In a note published Thursday, BAML analysts, led by head of European equity strategy Sebastian Raedler, said the upside potential for European equities would be driven by positive euro area Purchasing Managers’ Index (PMI) momentum, and cyclical stocks outperforming defensives.
“In combination with our assumptions of moderately higher real bond yields, a fade in European policy uncertainty and mild headwinds from EUR upside, this implies a rise in the Stoxx 600 to 395 by year-end and 405 by next March,” the note said.
The pan-European blue chip index was trading at around 389.4 points late Thursday morning, but recovered to around 390.6 following the announcement of a massive stimulus package from the European Central Bank (ECB).
BAML is overweight European banks, on the premise that they tend to outperform the market when euro area PMI momentum is positive and German bund yields are rising. BAML analysis implies a 10% rise for banks’ share price by December this year.
After underperforming defensive stocks by almost 20% since mid-2018, European cyclicals have recently rebounded, and BAML believes the rally has further to go.
“Our analysis of European cyclicals versus defensives is based on Euro area PMIs, US bond yields and FX. Our assumptions of positive PMI momentum and bond yield upside are consistent with 5% upside for cyclicals versus defensives by early next year,” the note explained.

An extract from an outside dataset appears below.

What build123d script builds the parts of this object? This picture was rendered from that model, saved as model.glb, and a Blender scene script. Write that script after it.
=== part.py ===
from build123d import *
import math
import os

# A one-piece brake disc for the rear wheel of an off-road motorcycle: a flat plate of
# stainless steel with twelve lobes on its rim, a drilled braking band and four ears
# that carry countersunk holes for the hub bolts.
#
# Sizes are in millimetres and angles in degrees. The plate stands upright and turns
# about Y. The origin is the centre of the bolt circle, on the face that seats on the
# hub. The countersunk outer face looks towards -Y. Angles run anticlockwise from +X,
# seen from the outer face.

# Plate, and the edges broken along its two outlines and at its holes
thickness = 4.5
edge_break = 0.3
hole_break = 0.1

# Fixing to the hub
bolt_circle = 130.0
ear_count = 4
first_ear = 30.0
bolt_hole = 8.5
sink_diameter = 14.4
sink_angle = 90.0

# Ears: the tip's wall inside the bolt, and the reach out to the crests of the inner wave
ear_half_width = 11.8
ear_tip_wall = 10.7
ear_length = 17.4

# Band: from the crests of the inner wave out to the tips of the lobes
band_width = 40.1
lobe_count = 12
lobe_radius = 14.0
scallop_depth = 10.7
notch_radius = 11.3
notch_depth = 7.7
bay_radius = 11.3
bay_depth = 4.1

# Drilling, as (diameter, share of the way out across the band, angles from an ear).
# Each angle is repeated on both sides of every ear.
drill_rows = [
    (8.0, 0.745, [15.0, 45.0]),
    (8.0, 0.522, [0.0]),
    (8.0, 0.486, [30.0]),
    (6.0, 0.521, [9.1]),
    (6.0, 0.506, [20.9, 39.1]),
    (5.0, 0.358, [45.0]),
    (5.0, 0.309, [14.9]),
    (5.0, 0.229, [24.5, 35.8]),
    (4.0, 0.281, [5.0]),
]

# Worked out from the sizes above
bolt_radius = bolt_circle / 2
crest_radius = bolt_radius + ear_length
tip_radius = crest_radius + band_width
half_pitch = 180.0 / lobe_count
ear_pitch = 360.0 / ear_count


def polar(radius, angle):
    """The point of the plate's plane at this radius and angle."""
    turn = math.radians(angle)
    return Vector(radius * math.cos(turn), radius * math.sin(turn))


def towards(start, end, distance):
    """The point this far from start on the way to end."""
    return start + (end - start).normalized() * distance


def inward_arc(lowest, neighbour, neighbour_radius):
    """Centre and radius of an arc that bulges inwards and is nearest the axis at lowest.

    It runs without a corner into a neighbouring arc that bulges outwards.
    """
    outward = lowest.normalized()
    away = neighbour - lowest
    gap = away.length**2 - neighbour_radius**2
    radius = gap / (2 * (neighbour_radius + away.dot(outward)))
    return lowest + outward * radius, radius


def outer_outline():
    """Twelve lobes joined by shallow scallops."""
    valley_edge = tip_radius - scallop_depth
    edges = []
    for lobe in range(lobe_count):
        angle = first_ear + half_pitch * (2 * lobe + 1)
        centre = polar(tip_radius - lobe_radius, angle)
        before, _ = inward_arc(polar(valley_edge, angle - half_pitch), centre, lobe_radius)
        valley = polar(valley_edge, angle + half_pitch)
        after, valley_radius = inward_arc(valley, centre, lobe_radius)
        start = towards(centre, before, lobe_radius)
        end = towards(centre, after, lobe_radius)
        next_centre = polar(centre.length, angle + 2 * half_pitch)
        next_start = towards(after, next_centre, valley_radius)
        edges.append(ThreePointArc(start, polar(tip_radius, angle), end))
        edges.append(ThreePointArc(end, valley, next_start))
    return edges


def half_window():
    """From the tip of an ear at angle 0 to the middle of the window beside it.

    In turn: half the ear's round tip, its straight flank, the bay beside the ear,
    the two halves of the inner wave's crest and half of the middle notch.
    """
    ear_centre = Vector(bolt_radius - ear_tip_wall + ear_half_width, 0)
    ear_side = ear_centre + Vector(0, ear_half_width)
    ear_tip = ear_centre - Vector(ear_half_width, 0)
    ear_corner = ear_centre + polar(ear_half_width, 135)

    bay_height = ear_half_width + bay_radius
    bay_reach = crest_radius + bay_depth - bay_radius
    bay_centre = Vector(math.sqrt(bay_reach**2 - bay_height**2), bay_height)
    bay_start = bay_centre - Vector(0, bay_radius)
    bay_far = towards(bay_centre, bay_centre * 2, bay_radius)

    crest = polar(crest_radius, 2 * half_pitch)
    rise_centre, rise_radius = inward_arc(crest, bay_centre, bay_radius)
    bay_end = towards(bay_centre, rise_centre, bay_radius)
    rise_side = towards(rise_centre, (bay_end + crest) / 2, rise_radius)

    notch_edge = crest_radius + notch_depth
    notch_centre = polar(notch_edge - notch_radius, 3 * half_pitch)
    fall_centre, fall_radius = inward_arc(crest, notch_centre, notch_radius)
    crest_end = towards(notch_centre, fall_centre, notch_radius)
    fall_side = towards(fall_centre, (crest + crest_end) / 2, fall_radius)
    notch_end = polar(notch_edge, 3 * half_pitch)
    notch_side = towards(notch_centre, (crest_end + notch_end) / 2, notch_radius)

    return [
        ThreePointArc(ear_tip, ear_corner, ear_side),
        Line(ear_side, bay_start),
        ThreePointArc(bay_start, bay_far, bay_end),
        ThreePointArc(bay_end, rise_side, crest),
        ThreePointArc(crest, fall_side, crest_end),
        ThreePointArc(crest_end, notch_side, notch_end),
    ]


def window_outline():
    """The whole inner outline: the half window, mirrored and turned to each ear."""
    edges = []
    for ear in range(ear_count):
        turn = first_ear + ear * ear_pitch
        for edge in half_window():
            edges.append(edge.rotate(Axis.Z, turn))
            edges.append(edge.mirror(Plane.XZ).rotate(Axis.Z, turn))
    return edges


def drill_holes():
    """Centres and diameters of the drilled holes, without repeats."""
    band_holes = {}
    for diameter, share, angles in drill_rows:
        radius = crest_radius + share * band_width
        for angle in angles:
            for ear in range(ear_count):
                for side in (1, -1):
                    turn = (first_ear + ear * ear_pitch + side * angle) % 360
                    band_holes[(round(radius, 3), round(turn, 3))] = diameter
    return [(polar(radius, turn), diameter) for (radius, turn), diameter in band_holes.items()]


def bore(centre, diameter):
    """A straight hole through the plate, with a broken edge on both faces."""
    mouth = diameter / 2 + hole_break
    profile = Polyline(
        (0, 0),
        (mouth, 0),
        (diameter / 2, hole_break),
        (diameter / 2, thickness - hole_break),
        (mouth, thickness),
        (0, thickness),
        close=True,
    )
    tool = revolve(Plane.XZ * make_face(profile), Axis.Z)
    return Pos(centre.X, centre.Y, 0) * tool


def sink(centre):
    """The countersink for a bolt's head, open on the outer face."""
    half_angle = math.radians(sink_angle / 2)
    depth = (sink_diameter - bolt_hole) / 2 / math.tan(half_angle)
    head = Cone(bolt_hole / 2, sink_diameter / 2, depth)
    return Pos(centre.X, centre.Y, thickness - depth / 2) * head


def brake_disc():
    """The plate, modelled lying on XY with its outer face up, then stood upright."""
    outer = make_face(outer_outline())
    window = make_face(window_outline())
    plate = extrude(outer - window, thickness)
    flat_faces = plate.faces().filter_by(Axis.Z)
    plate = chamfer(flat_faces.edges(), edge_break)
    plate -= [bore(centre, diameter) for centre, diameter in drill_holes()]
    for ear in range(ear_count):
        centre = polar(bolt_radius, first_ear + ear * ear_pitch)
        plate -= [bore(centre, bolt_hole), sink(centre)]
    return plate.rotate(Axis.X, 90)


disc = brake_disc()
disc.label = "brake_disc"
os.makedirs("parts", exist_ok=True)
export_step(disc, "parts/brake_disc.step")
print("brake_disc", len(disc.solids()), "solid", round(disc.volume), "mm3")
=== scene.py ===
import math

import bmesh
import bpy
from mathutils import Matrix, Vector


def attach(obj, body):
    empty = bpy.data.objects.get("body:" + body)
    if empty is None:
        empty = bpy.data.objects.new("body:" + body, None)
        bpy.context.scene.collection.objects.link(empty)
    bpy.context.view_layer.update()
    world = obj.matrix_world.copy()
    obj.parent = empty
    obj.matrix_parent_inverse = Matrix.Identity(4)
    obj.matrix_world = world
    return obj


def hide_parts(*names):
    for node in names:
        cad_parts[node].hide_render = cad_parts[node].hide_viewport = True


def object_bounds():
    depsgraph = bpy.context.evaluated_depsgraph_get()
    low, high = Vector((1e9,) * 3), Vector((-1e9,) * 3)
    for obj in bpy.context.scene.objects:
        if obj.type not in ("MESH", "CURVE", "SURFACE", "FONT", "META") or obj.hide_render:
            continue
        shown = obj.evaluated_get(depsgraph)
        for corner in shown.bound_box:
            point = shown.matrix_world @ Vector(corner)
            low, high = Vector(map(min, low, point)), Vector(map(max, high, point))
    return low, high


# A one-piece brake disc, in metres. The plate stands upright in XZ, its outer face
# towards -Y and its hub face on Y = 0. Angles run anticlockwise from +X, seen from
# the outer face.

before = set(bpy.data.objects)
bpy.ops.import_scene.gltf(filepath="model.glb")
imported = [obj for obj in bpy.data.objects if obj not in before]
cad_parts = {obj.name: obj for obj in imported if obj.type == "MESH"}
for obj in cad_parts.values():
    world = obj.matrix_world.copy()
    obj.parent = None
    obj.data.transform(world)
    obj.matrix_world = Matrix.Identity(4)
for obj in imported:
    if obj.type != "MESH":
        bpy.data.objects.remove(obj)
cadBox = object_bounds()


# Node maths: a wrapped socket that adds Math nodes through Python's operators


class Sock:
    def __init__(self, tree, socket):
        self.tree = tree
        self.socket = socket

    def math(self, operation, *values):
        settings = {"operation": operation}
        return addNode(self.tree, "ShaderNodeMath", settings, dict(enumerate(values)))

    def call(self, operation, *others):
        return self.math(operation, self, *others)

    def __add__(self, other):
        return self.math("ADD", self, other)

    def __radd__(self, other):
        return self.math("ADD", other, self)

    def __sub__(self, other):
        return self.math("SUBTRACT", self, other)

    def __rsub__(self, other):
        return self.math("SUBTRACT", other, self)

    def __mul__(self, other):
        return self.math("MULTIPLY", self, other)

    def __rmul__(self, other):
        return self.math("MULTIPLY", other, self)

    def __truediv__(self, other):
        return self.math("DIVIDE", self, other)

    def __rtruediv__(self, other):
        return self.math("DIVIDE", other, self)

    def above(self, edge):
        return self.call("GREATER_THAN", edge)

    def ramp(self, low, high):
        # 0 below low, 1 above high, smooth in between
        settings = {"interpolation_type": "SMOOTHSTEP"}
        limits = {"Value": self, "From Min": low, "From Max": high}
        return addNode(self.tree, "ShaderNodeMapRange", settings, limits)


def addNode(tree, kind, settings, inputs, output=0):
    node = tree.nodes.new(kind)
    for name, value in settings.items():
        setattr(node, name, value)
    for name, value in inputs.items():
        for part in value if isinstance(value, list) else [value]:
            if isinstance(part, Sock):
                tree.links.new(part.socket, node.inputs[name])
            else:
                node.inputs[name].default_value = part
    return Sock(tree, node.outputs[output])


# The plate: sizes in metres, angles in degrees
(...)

The note pointed out that pharmaceuticals in Europe typically underperform the market when U.S. 10-year Treasury yields rise and the dollar weakens, given the sector’s high U.S. sales exposure, and the BAML team is therefore underweight pharma.
“Our assumption for higher US bond yields implies this underperformance is set to continue, pointing to 5% downside for pharma’s price relative by early Q1,” the note added.
BAML is also overweight European mining stocks, based on an assumption of rising copper prices.